▶ [Exercise task]
Please output the data below exactly as given, starting at its first line and stopping after the line that contains "its imported solids.".

▶ [Records for the task]
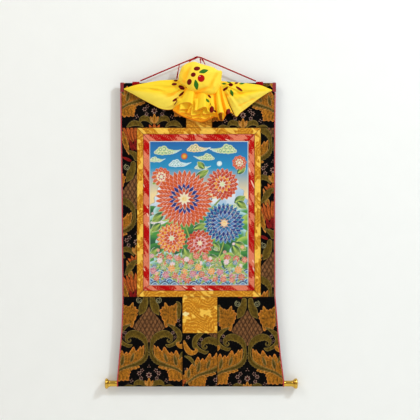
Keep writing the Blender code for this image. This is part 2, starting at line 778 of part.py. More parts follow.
def main():
    for old in list(bpy.data.objects):
        bpy.data.objects.remove(old)
    new_collection("thangka scroll")
    new_collection("joined shapes")
    build_top_panels()
    build_side_panels()
    build_bottom_panels()
    build_edge_bindings()
    build_picture()
    build_borders()
    build_batten()
    build_roller()
    build_lashings()
    build_cords()
    build_veil()


main()
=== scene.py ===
"""The looks of a thangka scroll: woven, painted, printed, turned and twisted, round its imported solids.

The picture faces -Y and the wall is behind it. Sizes below are in millimetres, and MM turns them into
metres. Patterns are drawn in millimetres too, as fields that are above zero inside a figure, kept on the
points of fine sheets and turned into yarn or paint by the materials.
"""

import functools
import math

import bmesh
import bpy
import numpy as np
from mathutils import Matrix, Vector


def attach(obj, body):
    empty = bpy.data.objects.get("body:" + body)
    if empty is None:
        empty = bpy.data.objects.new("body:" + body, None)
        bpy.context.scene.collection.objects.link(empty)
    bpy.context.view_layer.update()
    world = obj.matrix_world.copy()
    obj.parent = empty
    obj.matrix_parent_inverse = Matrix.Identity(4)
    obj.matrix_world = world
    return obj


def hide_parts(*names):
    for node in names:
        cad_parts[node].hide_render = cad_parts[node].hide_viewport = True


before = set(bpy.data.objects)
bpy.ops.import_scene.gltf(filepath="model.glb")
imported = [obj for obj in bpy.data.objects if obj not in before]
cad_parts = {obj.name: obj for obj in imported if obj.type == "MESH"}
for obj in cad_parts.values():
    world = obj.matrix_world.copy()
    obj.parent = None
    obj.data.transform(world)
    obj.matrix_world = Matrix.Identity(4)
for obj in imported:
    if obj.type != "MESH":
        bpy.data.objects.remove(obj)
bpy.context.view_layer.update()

bl_info = {
    "name": "Thangka Scroll",
    "version": (1, 0, 0),
    "blender": (4, 5, 0),
    "location": "3D View > Sidebar > Scroll",
    "description": "Dresses a hanging scroll painting with its cloth, cords, veil and brass",
    "category": "Object",
}

MM = 0.001
TO_MM = 1000.0
# A field's value well outside every figure
FAR = 1000.0

# The mount's own sizes, as its solids have them
GAP = 0.3
CLOTH = 1.6
BINDING_WIDTH = 4.4
TOP_SEAM, BOTTOM_SEAM, DOOR_BOTTOM = -290.3, -983.2, -1131.6
STRIP_LEFT, STRIP_RIGHT = -49.6, 56.6
DOOR_LEFT, DOOR_RIGHT = -64.8, 78.0
WAVE_DEPTH, WAVE_ACROSS, WAVE_DOWN, FINE_WAVE_DEPTH = 1.4, 74.0, 210.0, 0.25
EDGE_CURL, CURL_REACH = 2.2, 330.0
FREE_TOP, FREE_BOTTOM, FREE_FADE = -170.0, -1290.0, 130.0
FRAME_CENTRE = 2.5
PICTURE_HALF_WIDTH, PICTURE_TOP, PICTURE_BOTTOM = 202.5, -345.0, -935.2
PICTURE_HEIGHT = PICTURE_TOP - PICTURE_BOTTOM
CRIMSON_HALF_WIDTH, CRIMSON_TOP, CRIMSON_BOTTOM = 228.0, -316.2, -957.8
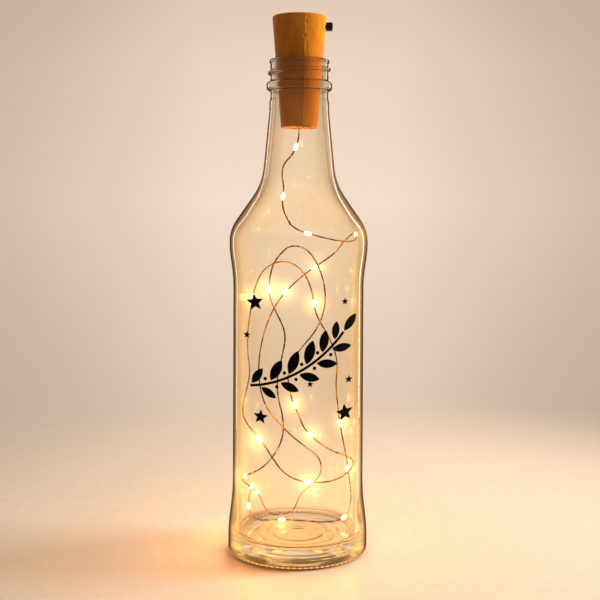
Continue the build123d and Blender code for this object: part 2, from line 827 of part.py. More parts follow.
leaves = []
for along, side, size_share, lean in leaf_shares:
    foot = stem_line.line @ along
    way = stem_line.line % along
    heading = degrees(atan2(way.Y, way.X)) + side * lean
    stand_off = leaf_gap if side == 0 else leaf_gap + stem_width / 2
    step_way = way if side == 0 else Vector(-way.Y, way.X) * side
    leaf = leaf_outline(size_share * leaf_length, size_share * leaf_width)
    leaves.append(leaf.moved(Location(foot + step_way * stand_off, (0, 0, heading))))
with BuildSketch() as sprig_leaves:
    add(leaves)
save_decal(sprig_leaves.sketch, "sprig_leaves_decal")

with BuildSketch() as sprig_berries:
    for along, side in berry_shares:
        way = stem_line.line % along
        with Locations(stem_line.line @ along + Vector(-way.Y, way.X) * side * berry_stand_off):
            Circle(berry_radius)
save_decal(sprig_berries.sketch, "sprig_berries_decal")
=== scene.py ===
"""Cork bottle light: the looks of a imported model.

A clear screw-neck bottle with a leafy sprig and stars cut from black vinyl, a hollow stopper
with its battery case and slide switch, and one string of twenty small warm lights on twisted
copper wire. Everything is in metres, +Z up, with the decals towards -Y.
"""

import logging
from collections.abc import Callable, Iterable
from dataclasses import dataclass, field
from enum import Enum
from math import atan2, ceil, cos, exp, hypot, pi, radians, sin, tan, tau

import bmesh
import bpy
import numpy as np
from mathutils import Matrix, Vector, noise


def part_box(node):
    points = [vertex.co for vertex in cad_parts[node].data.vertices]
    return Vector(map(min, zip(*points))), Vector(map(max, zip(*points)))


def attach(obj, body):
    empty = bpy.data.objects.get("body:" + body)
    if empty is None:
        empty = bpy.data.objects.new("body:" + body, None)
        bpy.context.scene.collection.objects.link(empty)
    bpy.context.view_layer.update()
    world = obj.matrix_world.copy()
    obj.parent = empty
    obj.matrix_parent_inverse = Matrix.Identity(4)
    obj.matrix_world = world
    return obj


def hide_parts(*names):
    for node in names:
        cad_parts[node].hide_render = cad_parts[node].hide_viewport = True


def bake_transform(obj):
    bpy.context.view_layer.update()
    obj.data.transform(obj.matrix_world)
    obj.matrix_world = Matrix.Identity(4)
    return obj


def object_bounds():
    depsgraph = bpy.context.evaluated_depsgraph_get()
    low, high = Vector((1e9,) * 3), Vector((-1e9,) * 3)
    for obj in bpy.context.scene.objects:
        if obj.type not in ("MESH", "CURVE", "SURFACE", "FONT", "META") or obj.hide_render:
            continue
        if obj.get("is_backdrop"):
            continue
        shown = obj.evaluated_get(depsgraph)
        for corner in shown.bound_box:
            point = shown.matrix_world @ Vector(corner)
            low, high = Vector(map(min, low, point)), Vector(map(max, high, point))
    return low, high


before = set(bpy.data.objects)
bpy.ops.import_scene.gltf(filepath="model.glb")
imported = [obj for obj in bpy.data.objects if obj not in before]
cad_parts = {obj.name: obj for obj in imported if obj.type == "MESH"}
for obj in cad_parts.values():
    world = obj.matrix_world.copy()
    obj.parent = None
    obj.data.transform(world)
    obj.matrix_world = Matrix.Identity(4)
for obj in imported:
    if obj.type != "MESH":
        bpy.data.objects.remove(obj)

log = logging.getLogger("bottle_light")
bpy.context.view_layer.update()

Place = tuple[float, float]
Outline = list[Place]
Shape = Callable[[int, float, float, float], Place]
Point = tuple[float, float, float]
Colour = tuple[float, float, float]
Stops = tuple[tuple[float, Colour], ...]
Socket = bpy.types.NodeSocket
Material = bpy.types.Material
Mesh = bpy.types.Mesh
Piece = bpy.types.Object

MM = 0.001
ON_AXIS = 0.0001 * MM
UNDIVIDED = 1000 * MM
FRONT = -pi / 2
NOISE_SPAN: Place = (0.3, 0.7)
EVEN: Point = (1.0, 1.0, 1.0)
WHITE: Colour = (1.0, 1.0, 1.0)


def smooth_step(value: float, low: float, high: float) -> float:
    """Rise smoothly from 0 at low to 1 at high.

    Args:
        value: The place to read the step at.
        low: Where the step starts.
        high: Where the step ends.

    Returns:
        A share from 0 to 1.
    """
    share = min(1.0, max(0.0, (value - low) / (high - low)))
    return share * share * (3 - 2 * share)


def bell(value: float, middle: float, width: float) -> float:
    """A bell curve of height 1, which falls to about a third at its width from the middle."""
    return exp(-(((value - middle) / width) ** 2))


def angle_gap(angle: float, other: float) -> float:
    """The signed turn from one angle to another, within half a turn each way."""
    return (angle - other + pi) % tau - pi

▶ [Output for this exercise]
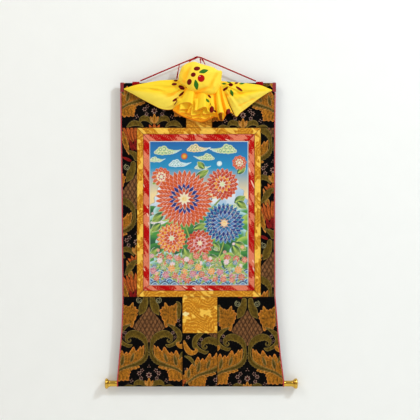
Keep writing the Blender code for this image. This is part 2, starting at line 778 of part.py. More parts follow.
def main():
    for old in list(bpy.data.objects):
        bpy.data.objects.remove(old)
    new_collection("thangka scroll")
    new_collection("joined shapes")
    build_top_panels()
    build_side_panels()
    build_bottom_panels()
    build_edge_bindings()
    build_picture()
    build_borders()
    build_batten()
    build_roller()
    build_lashings()
    build_cords()
    build_veil()


main()
=== scene.py ===
"""The looks of a thangka scroll: woven, painted, printed, turned and twisted, round its imported solids.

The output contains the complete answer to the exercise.